Karen Barton, owner of Phoenix Crane, worries that a move to limit truck traffic along Riverview Road would kill the business her father founded nearly 30 years ago.

She leases cranes used to lift heavy loads, like steel, and to help assemble tower cranes used to build Atlanta skyscrapers.

Trucks carrying the heavy cranes need to use Riverview Road to get to I-285, Barton said.

Todd Rice, of MHC Kenworth, a truck dealership on Riverview Road, said he invested $1.7 million in his business in 2006.

“We have no plans of moving our operation,” Rice said emphatically to Cobb’s Planning Commission Chairman Murray Homan at a public meeting last month.

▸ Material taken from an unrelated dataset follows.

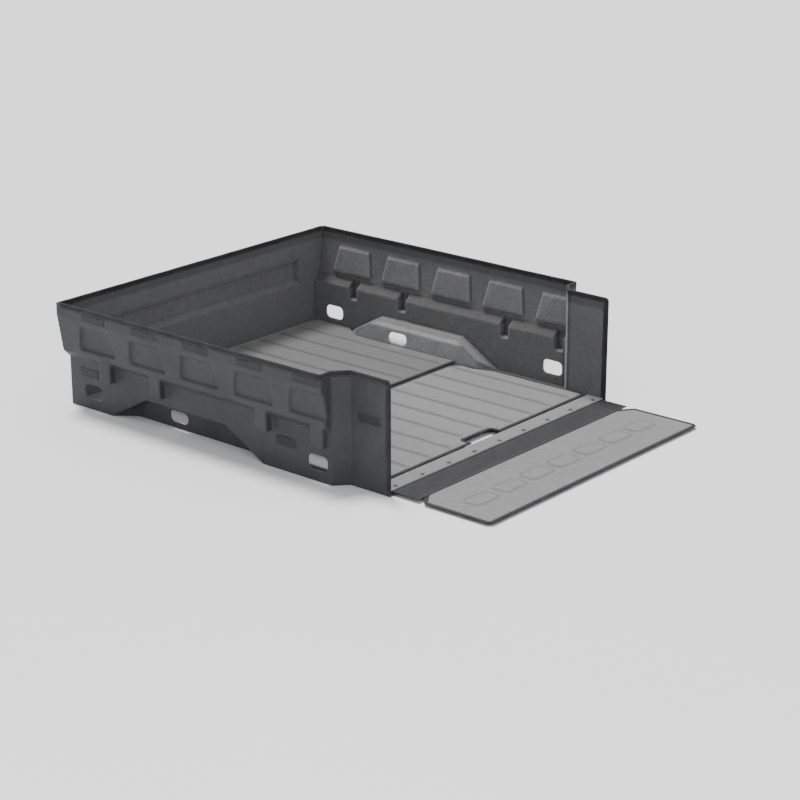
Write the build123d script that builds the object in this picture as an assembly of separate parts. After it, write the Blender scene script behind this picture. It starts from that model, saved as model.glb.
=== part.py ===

Rice said he contributes more than $500,000 in sales tax per year to Cobb from truck and parts sales. This is at a time when Cobb has seen a decline in sales tax collections countywide, and now must cut back on planned sidewalks and other improvements.

Industrial business owners say heavy industry provides jobs and helps the economy. They have formed a new association and have hired land use attorney John Moore, a familiar face to Cobb politicians, to represent them.

The riverfront area was supposed to remain industrial in nature until 2030, according to Cobb’s future land use map.

While Cobb will respect the zoning that is now granted for heavy industry there, if the new River Line plan is approved, the county would frown on future zoning applications for industrial uses.

For Seagraves, the River Line plan could very well change a way of life and business that’s been in his family for more than 50 years. He remembers the Riverview Road area in 1955.

“It was undeveloped, and Highway 78 was one of the main highways coming to and from Atlanta,” Seagraves said. “It was before any expressways.

“We were like the only place here back then. Atlanta just kind of came to us — first industrial and now residential,” he said.